Initially, the aim was to visualize Highest Density Regions (HDR) in one and two dimensions under the ggplot2 framework. This work is inspired by the package hdrcde developed by Rob J Hyndman. Since the paper was written almost 20 years ago and the package came 12 years ago, the need to reexamine it through the ggplot2 lenses had been lurking around for a while. While I read the paper and attempted using hdrcde a year back, it did feel less powerful not being able to use ggplot2 and the flexibilities that come along with it, not forgetting that there was a point when Mitch had been threatening me that he would get this done overnight if I don’t. (I bet he would have had he not been raising chickens and bees). So one fine day, he suggested that the rOpensci ozunconference could be the right place to do this together, and I thought this was a brilliant idea as I had read about Nick’s experience earlier and was thrilled to be a part of it.

This event is quite different in the sense that it is mostly invite-only, where past attendees can recommend new ones. Mitch was a participant at rOpenSci OzUnconf 2018. So he could invite me to work on this project with him at rOpenSci ozunconf 2019. Soon I had applied and we were accepted. Thanks to the organizers of the rOpenSci ozunconference for the opportunity and excellent management of what has turned out to be a highly stimulating experience.

Planning and execution

Shortly after we were accepted, Mitch posted the idea on the rOpenSci Github issues page. Posting an issue like this is a great place to start a discussion on a rough idea or to learn more or comment on any idea that you find exciting. We brainstormed for a couple of days on how hdrcde worked and what are the potential functions and features we would like to have or improve in the new package. The discussion led to a workflow which pretty much looked like this:

Doing a bit of brainstorming on the project ahead of time helped us to set the expectations, and communicate them to potential team members. Although it is worth mentioning that projects don’t need to be fully fleshed out ahead of time - the ozunconf organisers strongly encourage working on projects that you thought of even on that very day.
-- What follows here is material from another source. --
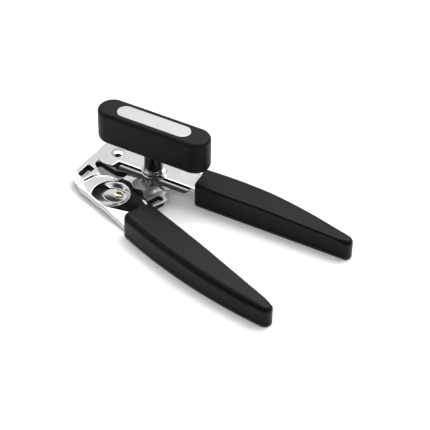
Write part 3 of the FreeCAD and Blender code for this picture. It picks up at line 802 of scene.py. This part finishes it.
def turned_parts():
    """Every part that is round about the pivot, the spindle or the cutter's pin."""
    def turn(name, at, profile, count, lower, body, slot, material, stands_for):
        make(name, *revolved(*at, profile, count), lower, body, slot, material, [stands_for])

    pivot = (0, 0)
    neck = [(0, COLLAR_HIGH, 0), (6.2, COLLAR_HIGH, 0.3), (6.2, KNOB_LOW - 2.2, 1.4),
            (7.0, KNOB_LOW - 0.6, 0.3), (7.0, KNOB_LOW + 1.5, 0.2), (0, KNOB_LOW + 1.5, 0)]
    turn("knob_neck", SPINDLE, neck, 72, False, "crank", "hard_plastic", HARD, "knob_core")
    z = COLLAR_LOW
    collar = [(SPINDLE_R, z, 0.1), (6.95, z, 0.25), (7.3, z + 0.4, 0.3), (7.3, z + 1.1, 0.3),
              (6.9, z + 1.42, 0.15), (6.45, z + 1.42, 0.1), (6.45, COLLAR_HIGH, 0.35),
              (SPINDLE_R, COLLAR_HIGH, 0.1)]
    turn("collar_ring", SPINDLE, collar, 72, False, "crank", "chromed_steel", CHROME,
         "knob_collar")
    z = ARM_TOP
    bore = SPINDLE_R + RUN
    bush = [(bore, 8.4, 0.15), (BUSH_R, 8.4, 0.2), (BUSH_R, z, 0.0), (7.7, z, 0.1),
            (7.95, z + 0.35, 0.2), (7.95, z + 0.75, 0.2), (7.55, z + 1.1, 0.25),
            (bore, z + 1.1, 0.15)]
    turn("bush_flange", SPINDLE, bush, 72, False, "upper", "chromed_steel", CHROME,
         "spindle_bush")
    foot = PIVOT_FOOT
    head = dome(4.0, ARM_TOP + 0.1, 1.5)
    head[-1] = (0, ARM_TOP + 1.6, 0)
    tail = dome(4.4, foot - 0.2, -1.1, 0.9)[::-1]
    tail[0] = (0, foot - 1.3, 0)
    rivet = tail + [(4.4, foot, 0.0), (PIVOT_R, foot, 0.0), (PIVOT_R, ARM_TOP, 0.0),
                    (4.1, ARM_TOP, 0.0)] + head
    turn("pivot_rivet_head", pivot, rivet, 56, False, "upper", "satin_steel", RIVET,
         "pivot_rivet")
    washer = [(PIVOT_R, foot, 0.1), (6.0, foot, 0.2), (6.0, foot + 0.8, 0.2),
              (PIVOT_R, foot + 0.8, 0.1)]
    turn("pivot_washer_disc", pivot, washer, 56, False, "upper", "satin_steel", SATIN,
         "pivot_washer")
    spacer = [(PIVOT_R, LOW_TOP + RUN, 0.1), (6.5, LOW_TOP + RUN, 0.25),
              (6.5, ARM_TOP - SHEET, 0.2), (PIVOT_R, ARM_TOP - SHEET, 0.1)]
    turn("pivot_spacer_disc", pivot, spacer, 56, False, "upper", "satin_steel", SATIN,
         "pivot_spacer")
    foot = CUTTER_FOOT
    head = dome(3.5, CUP_FLOOR + 0.2, 1.3, 0.9)
    head[-1] = (0, CUP_FLOOR + 1.5, 0)
    rivet = [(0, foot - 0.4, 0), (2.4, foot - 0.26, 0.6), (3.7, foot - 0.1, 0.1),
             (3.9, foot, 0.03), (CUTTER_PIN, foot, 0), (CUTTER_PIN, CUP_FLOOR, 0),
             (3.5, CUP_FLOOR, 0)] + head
    turn("cutter_rivet_head", CUTTER, rivet, 56, True, "lower", "brass", BRASS, "cutter_rivet")
    low, high = 1.8, 2.15
    washer = [(CUTTER_PIN, low, 0.05), (5.2, low, 0.1), (5.2, high, 0.1), (CUTTER_PIN, high, 0.05)]
    turn("cutter_washer_disc", CUTTER, washer, 48, True, "lower", "satin_steel", SATIN,
         "cutter_washer")
    low, high, r = 0.55, 1.75, 8.4
    middle = (low + high) / 2 + 0.2
    bore = CUTTER_PIN + RUN
    blade = [(bore, low, 0.1), (r - 1.5, low, 0.05), (r, middle - 0.05, 0.03),
             (r, middle + 0.05, 0.03), (r - 1.5, high, 0.05), (bore, high, 0.1)]
    turn("cutter_disc", CUTTER, blade, 96, True, "cutter", "wheel_steel", WHEEL, "cutter_wheel")
    low, high, r = WHEEL_TOP, 8.35, 4.4
    hub = [(SPINDLE_R, low, 0.1), (r, low, 0.15), (r, high, 0.2), (SPINDLE_R, high, 0.1)]
    turn("wheel_hub", SPINDLE, hub, 48, False, "crank", "wheel_steel", WHEEL, "wheel_spacer")


def feed_wheel():
    cx, cy = SPINDLE
    points = []
    tooth = ((0.0, 6.9), (0.12, 7.05), (0.36, 7.95), (0.46, 8.0), (0.56, 7.95), (0.82, 7.05))
    for i in range(WHEEL_TEETH):
        for share, r in tooth:
            a = 2 * math.pi * (i + share) / WHEEL_TEETH
            points.append((cx + r * math.cos(a), cy + r * math.sin(a)))

    def place(uv, depth):
        return np.stack((uv[:, 0], uv[:, 1], WHEEL_TOP - depth), 1)

    p, n, f = skin([np.array(points), circle(cx, cy, SPINDLE_R, 36)],
                   edge_rings(WHEEL_THICK, 0.16, 2), place, 1.2)
    make("toothed_wheel", p, n, f, False, "crank", "wheel_steel", WHEEL, ["feed_wheel"])


upper_arm()
lower_arm()
handle("upper", 106.4, 57.8, 0.0, False, "upper")
handle("lower", 114.5, 53.6, -30.0, True, "lower")
knob_body()
inlay()
turned_parts()
feed_wheel()

# the two nodes that are shown as they are
for node, material in (("knob_spindle", WHEEL), ("spring_washer", SATIN)):
    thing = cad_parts[node]
    thing.data.materials.clear()
    thing.data.materials.append(material)


# ------------------------------------------------------------------ studio
def studio():
    floor = bpy.data.meshes.new("floor")
    s = 3.0
    floor.from_pydata([(-s, -s, 0), (s, -s, 0), (s, s, 0), (-s, s, 0)], [], [(0, 1, 2, 3)])
    floor.materials.append(FLOOR)
    thing = bpy.data.objects.new("floor", floor)
    thing.location.z = -0.0001
    bpy.context.scene.collection.objects.link(thing)

    world = bpy.data.worlds.new("studio")
    bpy.context.scene.world = world
    world.use_nodes = True
    tree = world.node_tree
    back = tree.nodes["Background"]
    place = tree.nodes.new("ShaderNodeTexCoord")

    def share(way, low, high):
        """0 to 1 as the direction looked in turns towards way."""
        dot = tree.nodes.new("ShaderNodeVectorMath")
        dot.operation = "DOT_PRODUCT"
        dot.inputs[1].default_value = way
        tree.links.new(place.outputs["Generated"], dot.inputs[0])
        span = tree.nodes.new("ShaderNodeMapRange")
        span.interpolation_type = "SMOOTHSTEP"
        span.inputs["From Min"].default_value = low
        span.inputs["From Max"].default_value = high
        tree.links.new(dot.outputs["Value"], span.inputs["Value"])
        return span.outputs["Result"]

    # white above, behind and at both sides, dark round the camera and along the horizon
    both = tree.nodes.new("ShaderNodeMath")
    both.operation = "MULTIPLY"
    tree.links.new(share((-0.505, 0.863, 0), -0.42, -0.1), both.inputs[0])
    tree.links.new(share((0, 0, 1), 0.06, 0.36), both.inputs[1])
    level = tree.nodes.new("ShaderNodeMapRange")
    level.inputs["To Min"].default_value = 0.045
    level.inputs["To Max"].default_value = 0.95
    tree.links.new(both.outputs[0], level.inputs["Value"])
    tree.links.new(level.outputs["Result"], back.inputs["Strength"])
    back.inputs["Color"].default_value = (1.0, 1.0, 1.0, 1)

    def panel(name, at, size, power, shine=True, aim=(0, 0, 0.02)):
        light = bpy.data.lights.new(name, "AREA")
        light.shape = "RECTANGLE"
        light.size, light.size_y = size
        light.energy = power
        lamp = bpy.data.objects.new(name, light)
        lamp.location = at
        lamp.visible_glossy = shine
        way = Vector(aim) - Vector(at)
        lamp.rotation_mode = "QUATERNION"
        lamp.rotation_quaternion = way.to_track_quat("-Z", "Y")
        bpy.context.scene.collection.objects.link(lamp)

    panel("key", (0.3, 0.65, 1.0), (1.0, 0.9), 13.0)
    panel("top", (-0.4, 0.5, 1.1), (0.9, 0.9), 6.0)
    # lightens the shadows in front of the handles without showing in the chrome
    panel("fill", (0.3, -0.9, 0.9), (1.4, 1.0), 7.0, False)
    bpy.context.scene.view_settings.view_transform = "Standard"


def camera():
    data = bpy.data.cameras.new("camera")
    data.sensor_width = 36.0
    data.lens = 36.0 * 1560.0 / 430.0
    data.clip_start, data.clip_end = 0.05, 20.0
    eye = bpy.data.objects.new("camera", data)
    bpy.context.scene.collection.objects.link(eye)
    elevation, azimuth = math.radians(40.0), math.radians(30.3)
    ahead = Vector((-math.cos(elevation) * math.sin(azimuth), math.cos(elevation) * math.cos(azimuth),
                    -math.sin(elevation)))
    right = Vector((math.cos(azimuth), math.sin(azimuth), 0))
    up = right.cross(ahead)
    eye.location = Vector((0.3462, -0.6131, 0.6072))
    # the view's middle is turned a little to the right of the direction it was set out in
    swing = math.atan2(40.0, 1560.0)
    new_ahead = ahead * math.cos(swing) + right * math.sin(swing)
    new_right = right * math.cos(swing) - ahead * math.sin(swing)
    turn = Matrix((new_right, up, -new_ahead)).transposed()
    eye.rotation_mode = "QUATERNION"
    eye.rotation_quaternion = turn.to_quaternion()
    bpy.context.scene.camera = eye


studio()
camera()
Fast-forward to the first day of the conference! The participants had already suggested ideas (there were many brilliant ones - have a read here) and then voting started for the projects people were excited to be associated with. Little did we know that time there would be five more enthusiasts (Stephen Pearce, Ryo Nakagawara, Darya Vanichkina, Emi Tanaka and Thomas Fung) who would be as eager to contribute to this project and learn about ggplot2 internals (very aptly put by Mitch while advertising the project. Smart move mate)! Oh, and what a fun and collaborative team to work with! See how they won’t stop coding:

At the end of the two days, we had established the following:

  1. geom_hdr_boxplot() to replace hdr.boxplot() to calculate HDR boxplots in one dimension.

Before:

library(hdrcde)
hdr.boxplot(faithful$eruptions) 

After:

library(gghdr)
library(ggplot2)
ggplot(faithful, aes(y = eruptions)) +
  geom_hdr_boxplot() 

  1. The interval bars in hdr.den() to be replaced with a rug plot to display HDRs of 1d marginal distributions in geom_hdr_rug(). geom_density() could then be added to the resultant plot to get plots equivalent to hdr.den().

Before:

library(hdrcde)
hdr.den(faithful$eruptions,
        col = c("skyblue", "slateblue2", "slateblue4"))

## $hdr
##         [,1]     [,2]     [,3]     [,4]
## 99% 1.324444 2.819320 3.151281 5.281679
## 95% 1.500887 2.520600 3.500000 5.091260
## 50% 1.923168 2.024184 3.944254 4.770951
## 
## $mode
## [1] 4.38131
## 
## $falpha
##        1%        5%       50% 
## 0.0670901 0.1527399 0.3622289

After:

library(gghdr)
library(ggplot2)
library(dplyr)
faithful %>% ggplot(aes(x = eruptions)) +
  geom_density(n= 1001, bw = hdrcde::hdrbw(faithful$eruptions, mean(c(0.5, 0.95, 0.99)))) +
  geom_hdr_rug(fill=  "blue") + 
  xlim(c(0.6833018, 6.0166982))

Also, the display of 1d marginal distributions for both variables could be a useful feature to have.

ggplot(faithful, aes(y = eruptions, x = waiting)) + 
  geom_hdr_rug(sides = "trbl", fill = "blue") + 
  geom_point()

  1. hdr_bin() to replace hdrscatterplot(). This would not be an independent geom, but rather a function to add in the aesthetic color with each color representing an HDR with a specified coverage.

Before:

hdrscatterplot(faithful$waiting,
               faithful$eruptions)

After:

ggplot(data = faithful, 
       aes(x = waiting, y = eruptions)) +
  geom_point(aes(colour = hdr_bin(x = waiting,
                                  y = eruptions)))

  1. geom_hdrcde_boxplot() to replace hdr.cde() which is used in HDRs for a conditional density estimate.

Before:

faithful.cde <- cde(faithful$waiting, faithful$eruptions)
plot(faithful.cde, plot.fn = "hdr",
     xlab = "Waiting time", ylab = "Duration time")

After:

ggplot(faithful, aes(x = eruptions, y = waiting)) + 
    geom_hdr_boxplot(fill="steelblue") + 
    theme_minimal()

  1. We also deliberated on names of potential functions at the brainstorming stage which led to the idea of a package design collaboration corner.

  2. Documentation, testing and illustrative followed along the way to make it CRAN ready.

Bottlenecks along the way

Where to from here?

A missing piece is to replace the hdr.boxplot.2d() with geom_hdr_boxplot.2d(), which would calculate and plot HDRs in two dimensions. Nevertheless, we have the raw materials for an R package. All we need is some embellishment and (lots of) review to get it on CRAN. Kudos team!!